At #4 it's yet another chip in the Secular Stronghold on the Box Office for the past, oh, let's say 50 years or so. Yes, it's The Nativity Story, and it made a sterling 8.03 million on that glorious Sunday, but as the money-counters took off the rose-colored glasses and subtracted the proverbial 30 pieces of silver, it came to 7.85 million total. Not so heaven-sent, I guess. Incidentally, for all you math dweebs out there, that would mean that each of the 30 pieces of silver are worth $6,000 apiece. That's a lot of silver! And for once, I didn't mis-type it as sliver the first time out, before the spell-checker... actually, that's the kind of thing my not-so-smart spell checker wouldn't catch. It's not a Context Checker as well like the big guns have.
At #3 it's Deja Vu. Didn't I just say that? Starting off with 11 million, it was actually 10.9. Hmm! Kinda like how car dealers say this new luxury sedan is a steal at $49,999.99. I mean, c'mon!

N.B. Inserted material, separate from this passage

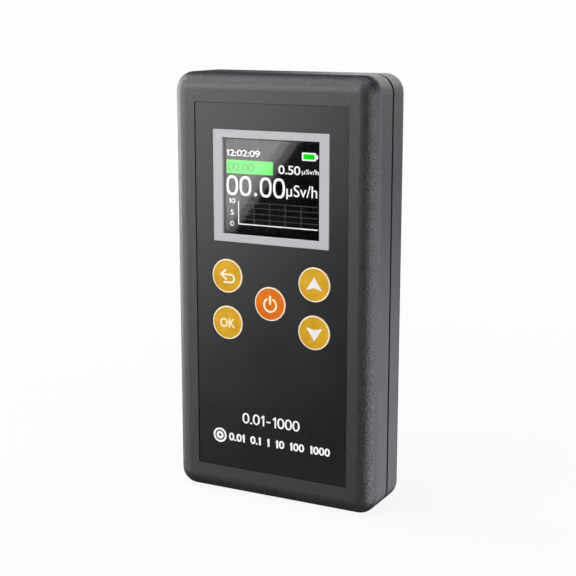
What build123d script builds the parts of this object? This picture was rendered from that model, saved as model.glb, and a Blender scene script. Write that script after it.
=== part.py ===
from build123d import *
import os

os.makedirs("parts", exist_ok=True)

# Handheld geiger counter, upright. +Z up, the front faces -Y, +X is to the right of the keypad.
# Origin: centre of the bottom end, at mid-depth. All dimensions in millimetres.

# ---------------------------------------------------------------- case
case_w = 63.5            # width, X
case_h = 123.2           # height, Z
case_d = 23.0            # depth, Y
corner_r = 5.2           # corner radius seen from the front
front_r = 4.6            # rounding of the front edge
rear_r = 5.0             # rounding of the rear edge
wall = 2.2               # side walls
front_wall = 2.5
rear_wall = 2.4
y_front = -case_d / 2    # -11.5
y_rear = case_d / 2
zc = case_h / 2          # 61.6, centre of the face
seam_y = 0.30            # middle of the joint between the shells
seam_gap = 0.70          # the sealing ring shows in this gap
y_seam_f = seam_y - seam_gap / 2      # -0.05
y_seam_r = seam_y + seam_gap / 2      # 0.65
y_in_front = y_front + front_wall     # -9.0, inner face of the front wall
y_in_rear = y_rear - rear_wall        # 9.1, inner face of the rear wall

# ---------------------------------------------------------------- front details
plate_w, plate_h, plate_t = 48.0, 106.5, 0.5
plate_sink = 0.30                      # faceplate surface below the front face
y_plate = y_front + plate_sink         # -11.2
y_pocket = y_plate + plate_t           # -10.7
plate_gap = 0.15
bezel_w, bezel_h = 36.4, 31.8
bezel_z = zc + 29.98
window_w, window_h = 30.4, 27.2
y_bezel = y_plate - 0.15               # -11.35
y_window = y_plate + 0.05              # -11.15
window_t = 0.9
view_w, view_h = 29.5, 26.3            # opening through the front wall
y_ledge = y_window + window_t          # -10.25

key_r = 4.92
key_gap = 0.16
key_flange_r = 6.2
key_travel = 0.4
y_key = y_front + 0.04                 # crown of a key
keys = {
    "back": (-13.86, zc + 4.08),
    "ok": (-13.86, zc - 9.62),
    "power": (0.0, zc - 2.79),
    "up": (13.86, zc + 4.08),
    "down": (13.86, zc - 9.62),
}

# ---------------------------------------------------------------- inside
board_w, board_t = 57.0, 1.6
board_z0, board_z1 = 12.4, 111.4
y_board_f = -4.6
y_board_r = y_board_f + board_t        # -3.0
board_zc = (board_z0 + board_z1) / 2
case_screws_at = [(-24.0, 8.0), (24.0, 8.0), (-24.0, 115.2), (24.0, 115.2)]
board_screws_at = [(-20.5, 14.8), (20.5, 14.8), (-24.5, 109.2), (24.5, 109.2)]
boss_r = 3.2
board_boss_r = 2.5
insert_r, insert_l = 1.8, 5.0
boss_split_y = 0.30                    # front and rear bosses meet here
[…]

Just say it's 50 thousand, because it is. Well, with 8.2% tax it would be $54,099.98 - and that right there is a bonafide Second Shout Out to my fellow effete anti-social anti-people ZPG math nerd loners out there. Not to mention the luxury tax. I thought the Repubes took care of that!
Double sadly, it turns out that Casino Royale's Box Office take stayed the same throughout the week, solidly at 15.1 million, solidly at #2, still right there behind that prissy little bitch called Happy Feet, which was adjusted upward by a full half a million! That's the most yet. And that's probably how things are going to stay for a while, at least until Night at the Museum gets released. That thing's gonna clean up big!
At least Ben Stiller hopes so, I'm sure. Which brings us to the close of another blogging day. ...oh what the hell. I'm too tired to do the hyperlinks this week, but I'm also waiting for the Daily Show to come on so I can tape it. Got 35 more minutes or so. It takes about that long to do, anyway.